(CAD and scene scripts)
###

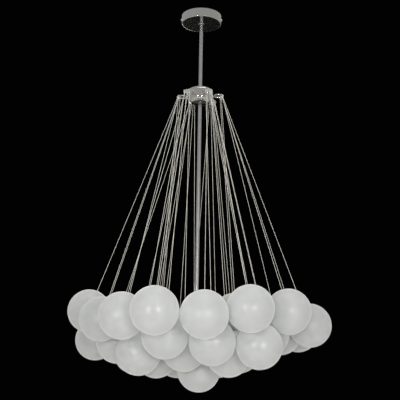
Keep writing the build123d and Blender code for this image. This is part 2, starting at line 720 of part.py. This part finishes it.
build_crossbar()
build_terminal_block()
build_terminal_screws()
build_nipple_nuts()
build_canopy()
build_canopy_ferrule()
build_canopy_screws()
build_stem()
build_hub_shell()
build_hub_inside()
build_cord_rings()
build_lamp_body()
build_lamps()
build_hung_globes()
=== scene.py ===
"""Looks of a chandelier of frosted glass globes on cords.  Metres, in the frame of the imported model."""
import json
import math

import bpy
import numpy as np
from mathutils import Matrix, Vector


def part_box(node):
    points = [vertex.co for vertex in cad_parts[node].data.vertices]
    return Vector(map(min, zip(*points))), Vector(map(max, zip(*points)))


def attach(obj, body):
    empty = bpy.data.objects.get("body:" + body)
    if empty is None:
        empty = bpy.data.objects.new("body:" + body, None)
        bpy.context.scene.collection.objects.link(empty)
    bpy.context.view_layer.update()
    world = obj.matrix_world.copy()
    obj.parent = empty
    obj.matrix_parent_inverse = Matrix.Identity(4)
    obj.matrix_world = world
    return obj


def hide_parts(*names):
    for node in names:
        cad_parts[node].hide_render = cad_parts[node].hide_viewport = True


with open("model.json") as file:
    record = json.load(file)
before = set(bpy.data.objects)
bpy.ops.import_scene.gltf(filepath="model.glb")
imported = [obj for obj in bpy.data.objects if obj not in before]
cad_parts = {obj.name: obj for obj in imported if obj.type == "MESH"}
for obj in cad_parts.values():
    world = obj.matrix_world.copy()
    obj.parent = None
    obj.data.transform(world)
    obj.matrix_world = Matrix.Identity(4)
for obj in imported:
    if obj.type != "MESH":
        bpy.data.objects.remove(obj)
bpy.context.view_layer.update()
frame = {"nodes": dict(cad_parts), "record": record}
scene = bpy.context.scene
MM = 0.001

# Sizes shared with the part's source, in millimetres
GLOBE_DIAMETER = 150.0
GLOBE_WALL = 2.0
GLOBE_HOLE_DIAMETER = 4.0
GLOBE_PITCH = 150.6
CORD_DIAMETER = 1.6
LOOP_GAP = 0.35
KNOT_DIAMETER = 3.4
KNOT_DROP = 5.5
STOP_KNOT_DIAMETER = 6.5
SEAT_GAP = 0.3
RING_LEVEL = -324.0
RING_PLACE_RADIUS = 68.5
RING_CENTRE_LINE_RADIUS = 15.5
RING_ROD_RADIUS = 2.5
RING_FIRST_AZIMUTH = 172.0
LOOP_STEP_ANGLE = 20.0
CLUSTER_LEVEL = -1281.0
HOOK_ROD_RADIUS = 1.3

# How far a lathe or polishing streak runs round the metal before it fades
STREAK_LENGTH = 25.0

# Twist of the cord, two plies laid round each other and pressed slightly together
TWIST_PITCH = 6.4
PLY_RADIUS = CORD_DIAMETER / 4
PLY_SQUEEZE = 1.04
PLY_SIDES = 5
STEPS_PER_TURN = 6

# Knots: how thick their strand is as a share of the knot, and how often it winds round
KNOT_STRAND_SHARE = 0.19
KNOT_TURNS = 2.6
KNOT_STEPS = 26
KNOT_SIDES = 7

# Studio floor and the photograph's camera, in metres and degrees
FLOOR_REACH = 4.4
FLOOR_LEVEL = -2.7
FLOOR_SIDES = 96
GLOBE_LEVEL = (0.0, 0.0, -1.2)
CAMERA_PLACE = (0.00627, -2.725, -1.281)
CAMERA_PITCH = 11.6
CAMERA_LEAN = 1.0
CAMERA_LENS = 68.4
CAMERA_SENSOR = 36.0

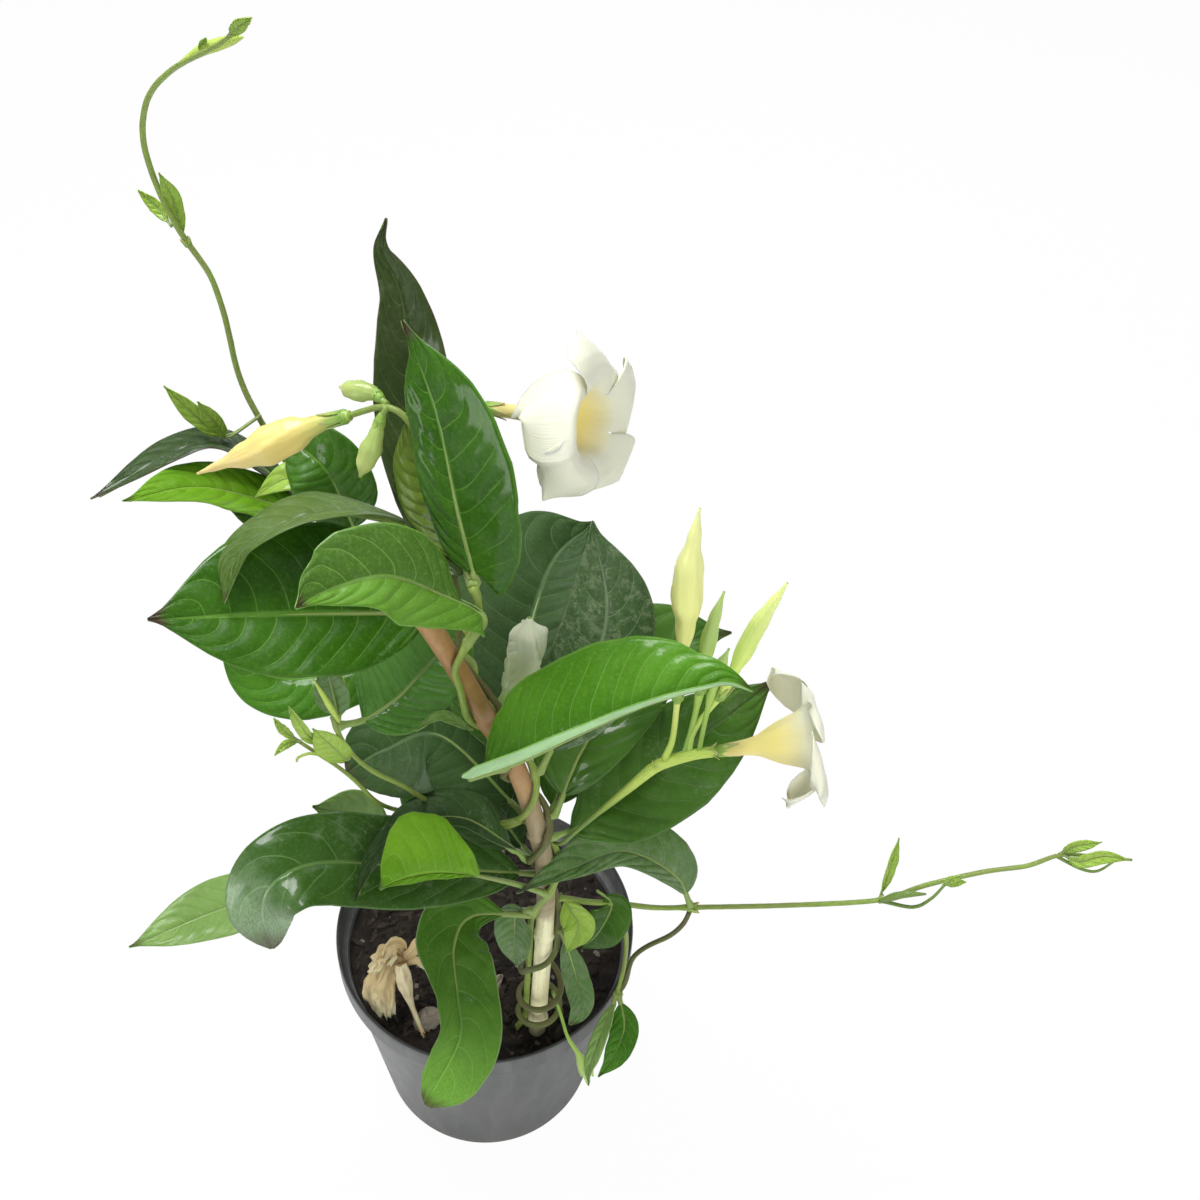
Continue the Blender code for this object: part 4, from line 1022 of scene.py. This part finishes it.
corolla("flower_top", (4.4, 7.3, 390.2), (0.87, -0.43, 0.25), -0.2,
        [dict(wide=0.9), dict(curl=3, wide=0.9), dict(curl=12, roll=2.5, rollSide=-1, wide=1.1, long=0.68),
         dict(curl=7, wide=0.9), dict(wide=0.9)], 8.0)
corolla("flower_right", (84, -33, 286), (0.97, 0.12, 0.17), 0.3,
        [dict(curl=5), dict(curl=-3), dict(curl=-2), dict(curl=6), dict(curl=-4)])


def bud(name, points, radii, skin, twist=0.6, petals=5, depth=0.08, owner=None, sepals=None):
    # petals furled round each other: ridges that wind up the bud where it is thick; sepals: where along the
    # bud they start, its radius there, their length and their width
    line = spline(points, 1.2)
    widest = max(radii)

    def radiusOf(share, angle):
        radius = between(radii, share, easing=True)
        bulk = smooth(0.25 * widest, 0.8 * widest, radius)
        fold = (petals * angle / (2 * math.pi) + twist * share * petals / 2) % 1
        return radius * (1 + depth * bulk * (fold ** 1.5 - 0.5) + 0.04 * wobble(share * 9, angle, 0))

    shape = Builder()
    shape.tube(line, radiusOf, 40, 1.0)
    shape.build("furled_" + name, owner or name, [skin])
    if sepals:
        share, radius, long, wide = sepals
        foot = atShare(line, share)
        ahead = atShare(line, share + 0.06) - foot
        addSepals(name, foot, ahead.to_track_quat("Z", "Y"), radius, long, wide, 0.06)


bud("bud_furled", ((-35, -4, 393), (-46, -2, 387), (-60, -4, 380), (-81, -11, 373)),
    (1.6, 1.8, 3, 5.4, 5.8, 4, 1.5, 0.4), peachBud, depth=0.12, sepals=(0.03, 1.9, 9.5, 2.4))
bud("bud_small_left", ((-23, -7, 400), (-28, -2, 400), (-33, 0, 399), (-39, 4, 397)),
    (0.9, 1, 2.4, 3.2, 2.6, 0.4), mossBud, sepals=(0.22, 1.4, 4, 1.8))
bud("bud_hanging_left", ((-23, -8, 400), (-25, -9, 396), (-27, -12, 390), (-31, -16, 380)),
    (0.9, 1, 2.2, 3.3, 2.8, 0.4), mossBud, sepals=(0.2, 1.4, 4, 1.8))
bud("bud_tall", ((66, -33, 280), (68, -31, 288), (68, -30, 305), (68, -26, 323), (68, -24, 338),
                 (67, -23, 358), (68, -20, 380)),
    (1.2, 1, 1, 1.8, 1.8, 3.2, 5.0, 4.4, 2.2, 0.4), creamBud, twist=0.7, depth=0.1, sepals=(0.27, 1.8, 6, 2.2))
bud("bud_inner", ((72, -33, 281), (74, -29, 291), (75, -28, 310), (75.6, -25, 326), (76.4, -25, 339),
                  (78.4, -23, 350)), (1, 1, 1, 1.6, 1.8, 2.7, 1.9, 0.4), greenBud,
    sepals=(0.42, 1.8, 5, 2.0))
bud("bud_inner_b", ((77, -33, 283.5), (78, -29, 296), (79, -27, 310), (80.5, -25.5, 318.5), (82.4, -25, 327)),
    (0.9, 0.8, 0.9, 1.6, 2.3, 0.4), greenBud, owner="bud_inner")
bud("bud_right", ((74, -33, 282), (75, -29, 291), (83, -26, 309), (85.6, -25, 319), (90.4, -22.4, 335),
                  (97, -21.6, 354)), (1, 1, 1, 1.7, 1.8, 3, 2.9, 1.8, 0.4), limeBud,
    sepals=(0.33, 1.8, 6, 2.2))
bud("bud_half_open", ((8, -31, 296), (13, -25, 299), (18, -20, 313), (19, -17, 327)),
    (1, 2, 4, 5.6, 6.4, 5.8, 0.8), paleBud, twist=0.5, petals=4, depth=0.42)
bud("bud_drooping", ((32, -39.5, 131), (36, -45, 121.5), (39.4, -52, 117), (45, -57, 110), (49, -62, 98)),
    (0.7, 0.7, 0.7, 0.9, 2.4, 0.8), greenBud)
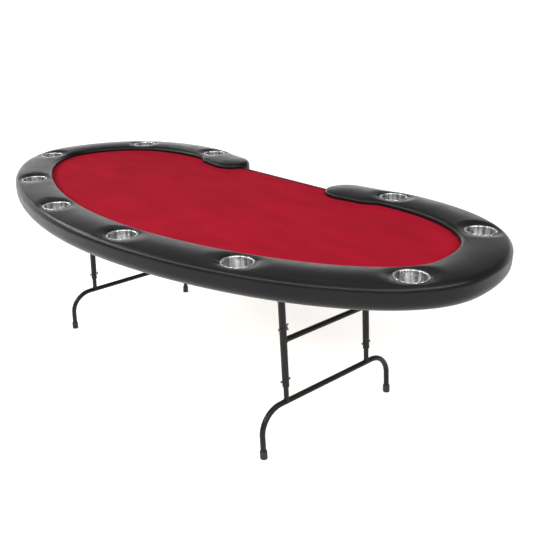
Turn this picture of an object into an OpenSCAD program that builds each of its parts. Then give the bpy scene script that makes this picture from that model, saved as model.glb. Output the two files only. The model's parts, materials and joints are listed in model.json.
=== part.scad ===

###

GOAL
Using the listing above, pick out each line that contains the word "before", then copy it.

EXERCISE RESULT
before = set(bpy.data.objects)
imported = [obj for obj in bpy.data.objects if obj not in before]
# How far a lathe or polishing streak runs round the metal before it fades